Jeb Bush said recently it will be an "interesting challenge" to run as his "own person." Carly Fiorina may announce her presidential candidacy in May, The Weekly Standard says. Hillary “took more than $19.2 million worth of private flights” during the 2008 primaries, National Review reports; I wonder if the New York Times will be as interested in that as in Chris Christie’s jet-setting career.
The stories and snippets come across so quickly that I have to double down just to keep up. With so many candidates, potential candidates and pseudo-candidates jockeying for position, the media radar screen is extremely cluttered.

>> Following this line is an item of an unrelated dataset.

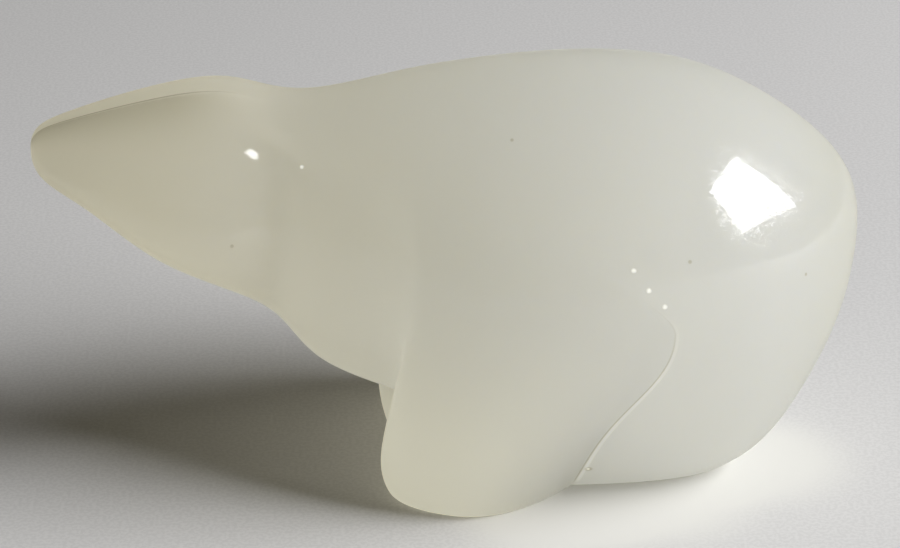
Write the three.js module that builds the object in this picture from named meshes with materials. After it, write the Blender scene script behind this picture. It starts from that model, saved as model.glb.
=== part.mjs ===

And then I happened upon these comments from John Oliver:
“I’ll think about that in 2016 — I couldn’t care less right now. I truly believe that the 2016 election is what the news likes to think about when it doesn’t want to think about anything. There’s no merit in it. Unless you’re in the same year as the thing you’re describing, it’s a complete waste of breath. It’s like a subject screensaver for the news.”
Okay, he’s British and doesn’t want to let the early handicapping interfere with his afternoon tea. And he’s a comedian, so he’s playing the question for laughs.
But let’s face it, Oliver has a point.
Nearly two years before election day, most Americans aren’t tuned in to the 2016 race. This is all spring training for people with lives and jobs and kids who are not fixated on politics. By the time they start paying attention, most of these candidates will be history.
Now I can make a case that this preseason stuff really matters. Mitt Romney testing the waters and then bailing out changes the shape of the GOP race. Jeb’s early drive to line up big donors could give him a big advantage. This could be the period when Scott Walker established himself as a force (or, looking back, it could prove to be a blip). Mike Huckabee has to show he can raise money, Ben Carson has to show he’s viable.
But I’ve known for the longest time that the press would rather cover campaigning than governing. The business of running a government is a slog: budgets, proposals, hearings, markups, compromises, delays, filibusters. Only the rare issue breaks through. Whereas politics is potshots, sound bites, attack ads and a horse race that lends itself to rampant speculation.
With President Obama and Congress looking at two years of stalemate, it’s little wonder that so many pundits are focused on the next campaign. And those stories and segments attract enough clicks and ratings from the junkies that they can be justified on commercial grounds.
Still, as Alec MacGillis says in Slate while pronouncing himself a guilty practitioner:
“There are 644 days until Nov. 8, 2016. That is longer than the Spanish-American War, the Russo-Japanese War, and the Franco-Prussian War. It is as long as the period of the Nazis’ Siege of Leningrad before the Soviets finally managed to get a sliver of access to the city…
“There was Cokie Roberts saying on NPR’s Morning Edition on Monday that Clinton should really hurry up and get in the race already rather than postponing her official kickoff for another few months. ‘It’s a mistake,’ Roberts said. ‘She needs to be in the fray, dealing with the politics of this explaining exactly why she wants to be president. … She needs to get out there and talk about the future with voters.’
“Right, because voters know so little about Clinton and because she’ll have so little time during a virtually uncontested primary season and general election to get her message out…
“Still, 21 months? We need to confront the facts that the calendar has gotten seriously out of whack and that the permanent campaign is truly on the verge of devouring us all.”
And that may be the most important point.